Updated

As the nation marks the 40th anniversary of the Kent State antiwar protests Tuesday, previously undisclosed FBI documents have emerged, showing that one or more gunshots may have been fired at embattled Ohio National Guardsmen that day in May 1970 before they killed four students and wounded at least nine others.

Fox News' James Rosen reported for the Washington Times that a review of hundreds of previously unpublished investigative reports show that the demonstrations that enveloped the northeastern Ohio campus actually began three days earlier in downtown Kent.

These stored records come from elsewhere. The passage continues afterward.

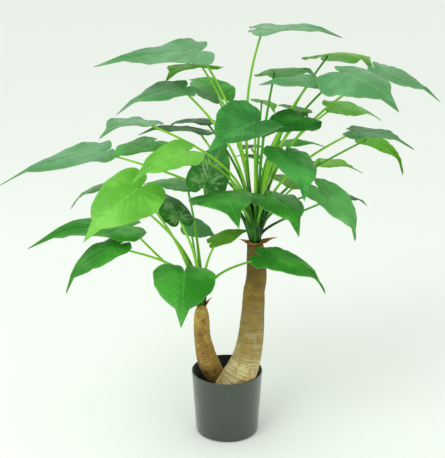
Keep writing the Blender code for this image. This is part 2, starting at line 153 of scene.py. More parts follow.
# %% Start a finish and texture it
def new_finish(name, roughness, specular):
    """A new material, with its nodes and its shader."""
    made = bpy.data.materials.new(name)
    made.use_nodes = True
    tree = made.node_tree
    shader = tree.nodes["Principled BSDF"]
    feed(tree, shader, {"Roughness": roughness, "Specular IOR Level": specular})
    return made, tree, shader


def relief(tree, shader, height, distance):
    """Raises the surface by a height of 0 to 1 over a distance in metres."""
    bump = put(tree, "Bump", {"Height": height, "Distance": distance, "Strength": 1.0})
    feed(tree, shader, {"Normal": bump.outputs[0]})


def place_of(tree, stretch=(1.0, 1.0, 1.0)):
    """The point of the surface itself, so that a pattern stays on the piece from every side."""
    point = put(tree, "TexCoord", {}).outputs["Object"]
    return put(tree, "Mapping", {"Vector": point, "Scale": stretch}).outputs[0]


def carried(tree, name, output="Fac"):
    """What each point of the piece carries under this name."""
    return put(tree, "Attribute", {}, attribute_name=name).outputs[output]


def speckle(tree, vector, scale, detail=4.0, rough=0.55):
    """Soft noise between 0 and 1. The scale is in patches a metre."""
    sockets = {"Vector": vector, "Scale": scale, "Detail": detail, "Roughness": rough}
    return put(tree, "TexNoise", sockets).outputs[0]


# %% [markdown]
# ## A pale studio
#
# The plant stands on a pale floor in light that comes from nearly everywhere, so that shadows are almost gone
# and each leaf shows its own green. A bright surround does most of the work. One large soft lamp from the
# upper left and front gives the leaves their gentle shine. The floor and the lamp are not part of the plant.

# %% Floor, surround and lamp
FLOOR_HALF = 14.0
FLOOR_DROP = 0.0004
FLOOR_COLOUR = (0.86, 0.90, 0.855, 1.0)
SURROUND_COLOUR = (0.98, 1.0, 0.97, 1.0)
SURROUND_LIGHT = 0.97
LAMP_PLACE = Vector((-1.3, -1.7, 2.6))
LAMP_AIM = Vector((0.0, 0.0, 0.5))
LAMP_SIZE = 1.6
LAMP_POWER = 34.0
bpy.context.scene.view_settings.view_transform = "Standard"

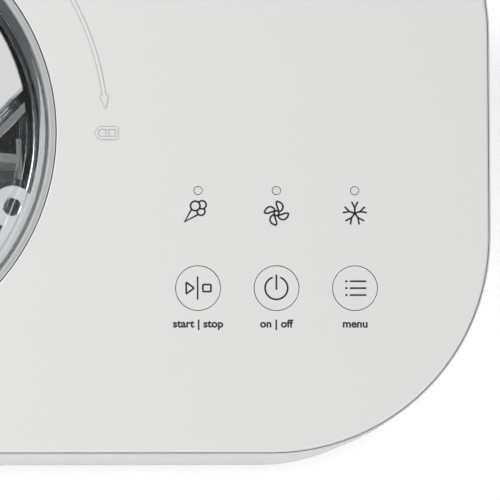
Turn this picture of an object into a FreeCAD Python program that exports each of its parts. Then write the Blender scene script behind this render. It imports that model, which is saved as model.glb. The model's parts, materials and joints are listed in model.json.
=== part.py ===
import FreeCAD, Part
import math
import os

from FreeCAD import Vector

# Compressor ice cream maker with a round twist-lock lid on the left and the controls on the right.
# Millimetres, +Z up, +X to the user's right, -Y towards the user.
# The origin is on the table, under the centre of the housing.

# ---- housing ----
top_width = 430.0
top_depth = 280.0
top_corner = 95.4
panel_top = 240.0
plate_thickness = 3.5
plate_edge_radius = 1.2
plate_gap = 0.2
band_rim_thickness = 0.6
band_rim_drop = 0.9
seam_chamfer = 0.4
hole_edge_radius = 0.5
button_edge_radius = 0.2
band_height = 70.0
band_flare = 1.7
wall = 2.6
lip_thickness = 1.9
lip_clearance = 0.2
lip_height = 6.0
foot_height = 7.0
foot_radius = 13.0
foot_inset = 48.0
pan_thickness = 3.0
pan_inset = 0.8
vent_width = 3.5
vent_pitch = 8.0
vent_bottom = 30.0
vent_height = 92.0

# ---- lid, trim ring and bayonet ----
lid_side_margin = 39.7
lid_hole_radius = 100.3
ring_gap = 0.4
ring_bevel = 0.9
ring_edge_radius = 0.3
ring_width = 3.3
ring_drop = 0.6
ring_flange_width = 7.0
ring_flange_thickness = 4.0
lid_gap = 0.6
lid_disc_thickness = 2.5
lid_proud = 0.5
skirt_clearance = 0.4
skirt_thickness = 1.9
skirt_depth = 9.0
seal_thickness = 1.5
bayonet_ledge = 2.5
bayonet_thickness = 2.5
lug_count = 3
lug_angle = 11.0
notch_angle = 17.0
lug_thickness = 3.0
lug_play = 0.3
twist_stop_angle = 24.0
cover_margin = 8.2
cover_thickness = 2.0
cover_chord = 46.3
window_turn = -45.0
hinge_offset = 2.5
hinge_rise = 0.9
barrel_radius = 1.5
barrel_end_margin = 9.0
hatch_pin_radius = 0.8
running_clearance = 0.05
hatch_gap = 0.3
hatch_thickness = 1.7
hatch_frame_width = 3.3
hatch_frame_rise = 0.6
hatch_offset = 2.9
hatch_edge_gap = 0.3
thumb_rise = 2.6
thumb_width = 2.4
thumb_half_length = 11.0
filler_step = 2.9

# ---- relief marks on the panel ----
relief_height = 0.3
mark_margin = 21.9
arrow_start_angle = 38.0
arrow_tip_angle = 5.1
arrow_line = 1.3
arrow_head_length = 5.7
arrow_head_width = 3.6
padlock_body = (4.8, 5.3)
padlock_shackle = 4.7
padlock_line = 0.8

# ---- bowl, paddle and freezer can ----
rim_drop = 18.0
bowl_wall = 1.0
bowl_depth = 103.0
bowl_rim_width = 4.5
bowl_rim_clearance = 1.0
bowl_clearance = 0.5
bowl_corner = 8.0
ear_radius = 9.4
ear_hole_radius = 4.0
ear_reach = 1.7
ear_edge_gap = 0.3
grip_clearance = 0.2
grip_angle = 64.0
ear_thickness = 3.0
ear_turn = -21.3
column_radius = 13.6
column_drop = 8.0
can_wall = 2.0
can_floor = 3.0
can_flange_gap = 0.5
can_tube_radius = 12.0
can_tube_wall = 2.4
can_tube_drop = 5.0
coil_tube_radius = 2.5
coil_turns = 10
coil_bottom_rise = 9.0
coil_top_drop = 15.0
coil_gap = 0.15
coil_lead_radius = 2.2
coil_lead_length = 80.0
foam_inner_gap = 0.6
foam_wall = 22.4
foam_floor = 18.0
paddle_wall_gap = 1.7
paddle_floor_gap = 1.0
paddle_plate = 4.0
paddle_turn = -5.5
blade_thickness = 2.4
blade_half_width = 9.0
blade_twist = 8.0
blade_drop = 16.0
paddle_hub_gap = 0.6
paddle_hub_wall = 2.8
paddle_cap_height = 8.0
hex_flats = 8.4
hex_clearance = 0.1
rest_gap = 0.3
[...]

Reacting to President Nixon's expansion of U.S. military operations in Cambodia, a roving mob of antiwar activists, radicals and curious students and others smashed 50 banks and store windows, looted a jewelry store and hurled bricks and bottles at police.

The FBI's investigation uncovered reliable evidence that appeared to contradict a review that concluded the unrest on the streets -- the worst in Kent's history -- was "not an organized riot or planned protest."

Among the strongest pieces of evidence was a pre-dawn conversation -- never before reported -- between two unnamed men overheard inside a campus lounge later that night. Their discussion was witnessed by the girlfriend of a Kent State student and conveyed up the FBI chain of command 15 days later.

"We did it," one man exulted, according to the inquiry. "We got the riot started."